RAW DATA.
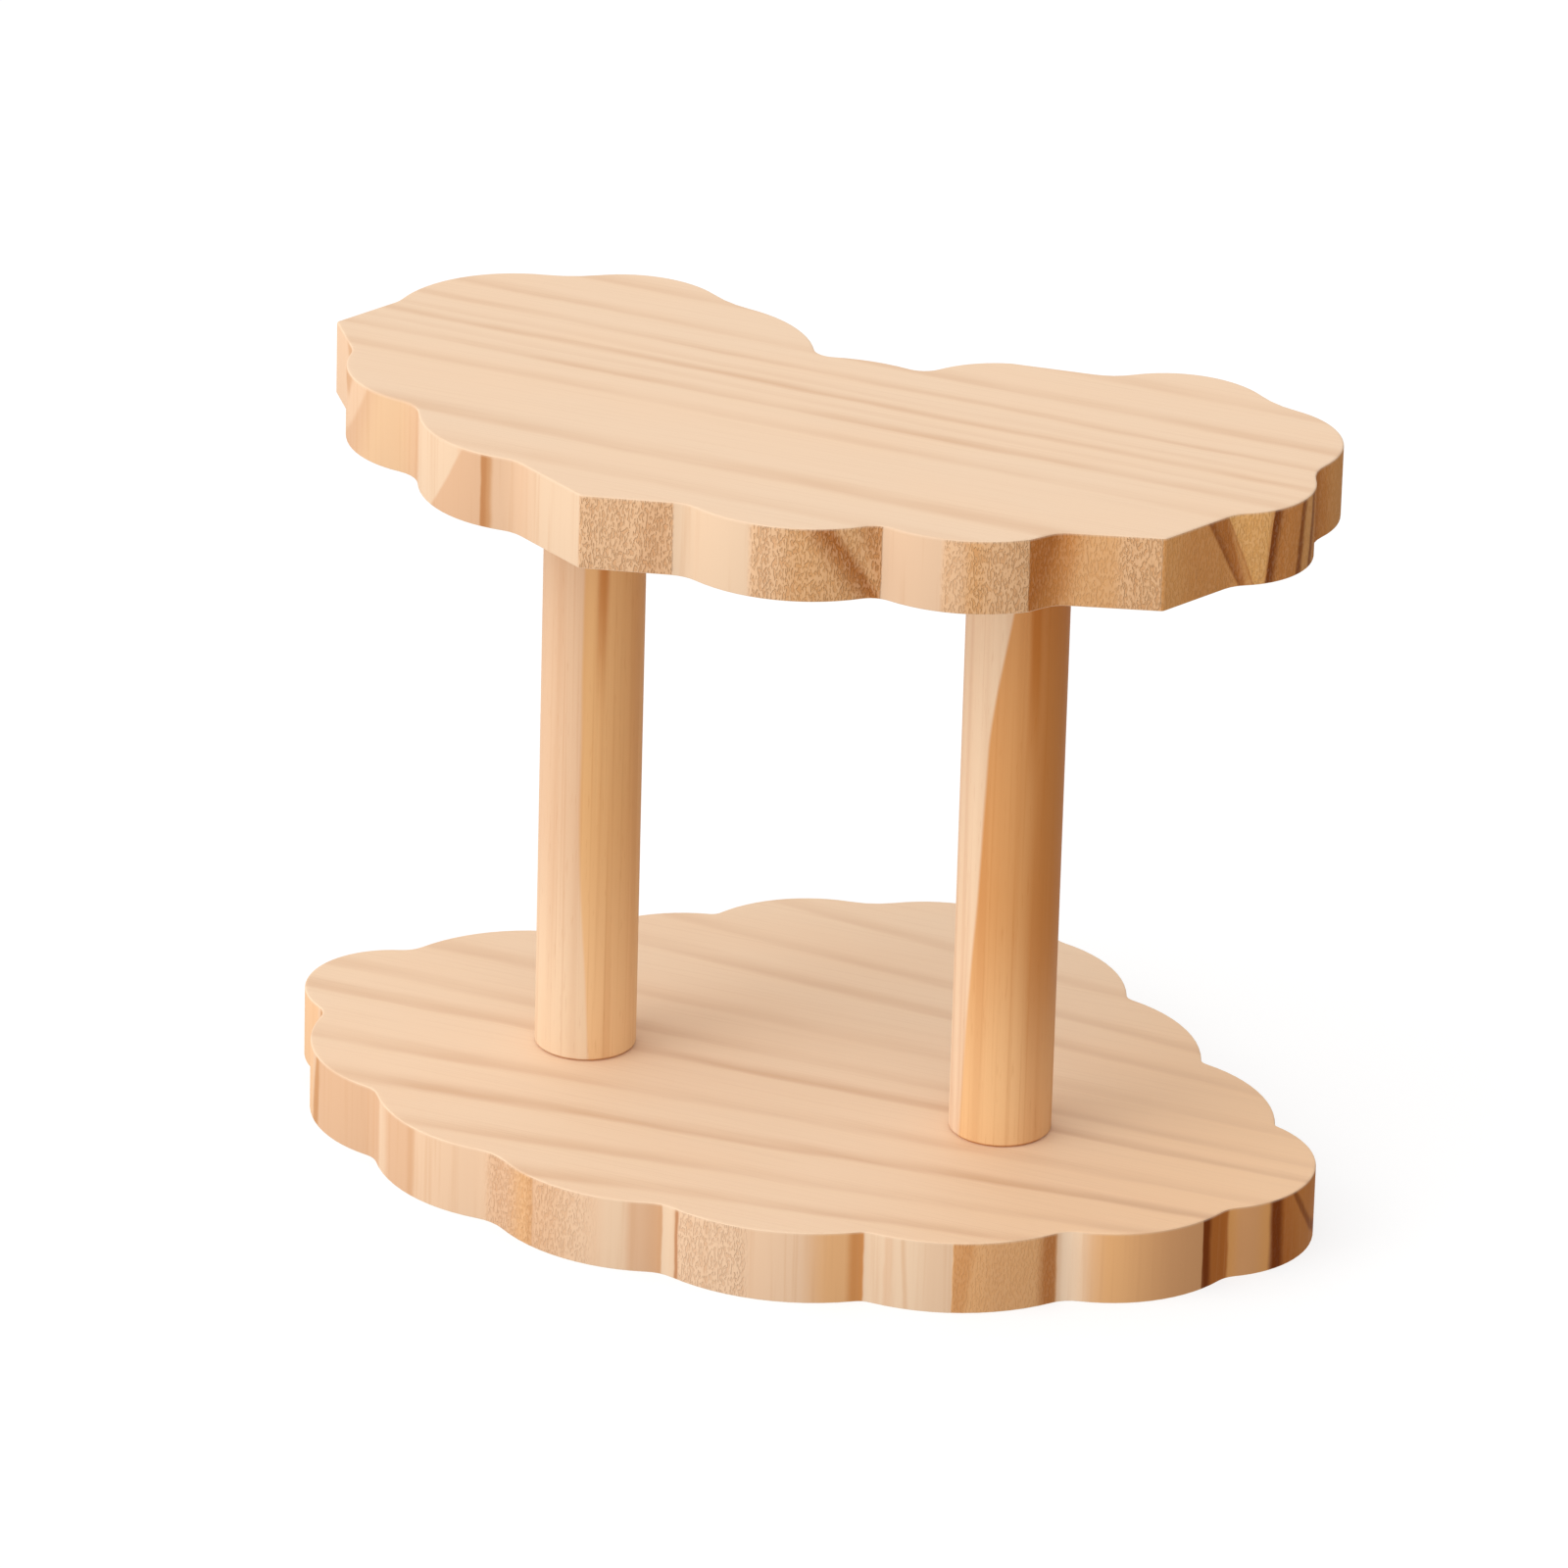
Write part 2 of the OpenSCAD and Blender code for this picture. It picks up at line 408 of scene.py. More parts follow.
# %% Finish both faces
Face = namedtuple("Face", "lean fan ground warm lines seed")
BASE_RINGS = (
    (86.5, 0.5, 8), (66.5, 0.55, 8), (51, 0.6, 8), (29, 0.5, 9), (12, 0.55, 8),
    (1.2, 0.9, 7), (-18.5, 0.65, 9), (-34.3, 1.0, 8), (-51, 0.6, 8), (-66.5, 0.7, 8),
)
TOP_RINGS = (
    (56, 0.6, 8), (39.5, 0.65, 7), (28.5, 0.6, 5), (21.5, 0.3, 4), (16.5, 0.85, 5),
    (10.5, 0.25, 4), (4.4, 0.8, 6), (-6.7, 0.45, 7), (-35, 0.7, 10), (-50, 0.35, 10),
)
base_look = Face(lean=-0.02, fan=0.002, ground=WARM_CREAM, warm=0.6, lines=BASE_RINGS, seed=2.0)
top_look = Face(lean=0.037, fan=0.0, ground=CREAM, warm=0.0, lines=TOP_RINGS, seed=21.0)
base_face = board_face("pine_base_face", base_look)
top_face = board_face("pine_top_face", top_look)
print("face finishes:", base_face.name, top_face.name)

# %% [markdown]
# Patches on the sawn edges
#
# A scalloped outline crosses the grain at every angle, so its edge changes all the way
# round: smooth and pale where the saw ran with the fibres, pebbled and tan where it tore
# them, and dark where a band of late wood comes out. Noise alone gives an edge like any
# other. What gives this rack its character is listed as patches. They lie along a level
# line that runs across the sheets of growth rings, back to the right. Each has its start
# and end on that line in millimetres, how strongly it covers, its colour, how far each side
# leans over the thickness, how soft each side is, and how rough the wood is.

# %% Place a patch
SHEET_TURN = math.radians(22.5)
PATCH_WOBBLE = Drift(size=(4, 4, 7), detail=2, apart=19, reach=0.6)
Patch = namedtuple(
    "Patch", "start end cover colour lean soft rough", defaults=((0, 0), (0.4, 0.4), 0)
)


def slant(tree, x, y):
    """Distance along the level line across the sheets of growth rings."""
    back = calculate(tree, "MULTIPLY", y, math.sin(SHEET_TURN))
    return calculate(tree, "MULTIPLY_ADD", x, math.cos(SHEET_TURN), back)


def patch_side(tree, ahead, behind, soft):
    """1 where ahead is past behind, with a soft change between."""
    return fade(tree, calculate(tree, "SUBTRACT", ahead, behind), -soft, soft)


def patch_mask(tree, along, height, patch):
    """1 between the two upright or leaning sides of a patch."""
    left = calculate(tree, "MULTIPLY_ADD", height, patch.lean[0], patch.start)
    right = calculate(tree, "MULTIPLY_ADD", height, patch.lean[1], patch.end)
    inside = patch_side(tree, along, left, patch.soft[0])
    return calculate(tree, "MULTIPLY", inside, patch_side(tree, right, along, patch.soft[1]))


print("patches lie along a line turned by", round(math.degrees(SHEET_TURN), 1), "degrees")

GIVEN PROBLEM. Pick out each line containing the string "this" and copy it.

IN RESPONSE.
Write part 2 of the OpenSCAD and Blender code for this picture. It picks up at line 408 of scene.py. More parts follow.
# other. What gives this rack its character is listed as patches. They lie along a level